In order to enhance a productive and meaningful communications with the society, it is imperative that central authorities take into account several essential issues, such as: What attempts are made to influence or convince language users to adopt or use the "products" of language planning? What do language users know about the language-planning agencies and about their major "recent product"? And, what are the "attitudes or preferential views" of the language users with respect to the language products in question?

In response to these questions, I suggest that the central authorities disseminate their "recent products" through, for instance, Lembar Komunikasi (a sort of flier published monthly by the National Center for Language Development) or through "print media" such as language rubrics.

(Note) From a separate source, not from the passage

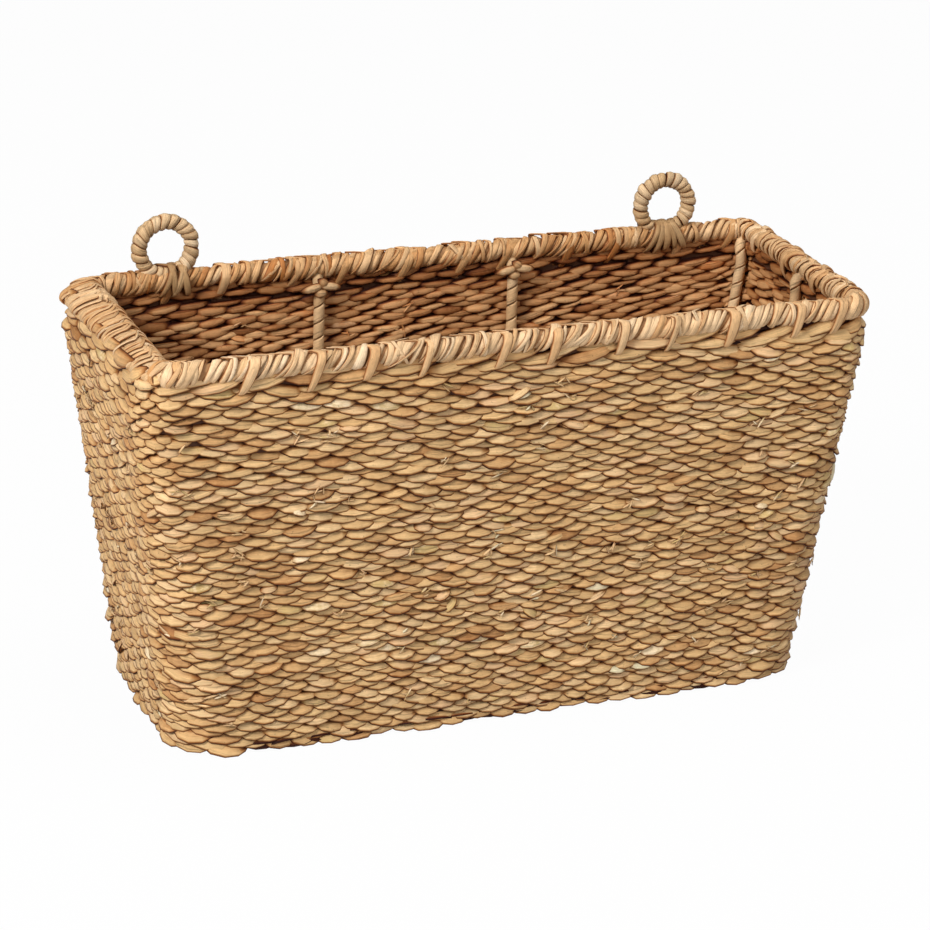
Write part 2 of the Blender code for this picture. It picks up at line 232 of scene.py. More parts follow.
LEAF_TINTS = (
    (0.00, (172, 118, 68)),
    (0.15, (198, 150, 98)),
    (0.35, (212, 170, 116)),
    (0.50, (218, 178, 124)),
    (0.62, (226, 190, 140)),
    (0.75, (220, 178, 132)),
    (0.86, (206, 174, 114)),
    (0.93, (236, 210, 172)),
    (1.00, (222, 208, 170)),
)
# The inside's tints are browner and darker than the outside's: partly the leaf's own colour, partly painted
# shade for the inside of the basket.
INSIDE_SHADED_TINTS = (
    (0.00, (134, 80, 40)),
    (0.20, (172, 118, 70)),
    (0.50, (204, 152, 102)),
    (0.75, (218, 170, 118)),
    (0.88, (206, 134, 76)),
    (1.00, (222, 188, 144)),
)
SHADOW = (
    (0.00, (1.0, 1.0, 1.0, 1.0)),
    (0.30, (0.57, 0.40, 0.27, 1.0)),
    (0.65, (0.20, 0.08, 0.026, 1.0)),
    (1.00, (0.05, 0.012, 0.002, 1.0)),
)


def outline(left, right, front, back, corner):
    """Points round a rounded rectangle, from the middle of its back round by the left."""
    points = [((left + right) / 2, back)]
    centres = ((left + corner, back - corner), (left + corner, front + corner),
               (right - corner, front + corner), (right - corner, back - corner))
    for quarter, (x, y) in enumerate(centres):
        for step in range(CORNER_STEPS + 1):
            turn = math.radians(90 * (quarter + 1 + step / CORNER_STEPS))
            points.append((x + corner * math.cos(turn), y + corner * math.sin(turn)))
    points.append(points[0])
    return np.array(points)


def girths(points):
    """How far each point of an outline is from its first one, along it."""
    return np.concatenate([[0], np.cumsum(np.linalg.norm(np.diff(points, axis=0), axis=1))])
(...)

Through these media, input and significant feedback from the language users can be obtained and, thus, can assist language planners to find out the attitude or preferential views of the language users with respect to language products.

Finally, attempts should also be made in order to assure that different groups within the society, varying in their linguistic repertoires (for either ethnic or social class reasons), have equal access to the system and opportunities to participate in language planning. In other words, language planning has to include not only language specialists but also all varieties of language users, including teachers, especially language teachers, groups of journalists and media commentators.

The writer is a teaching staff member at the University of Indonesia's English Department, Faculty of Education.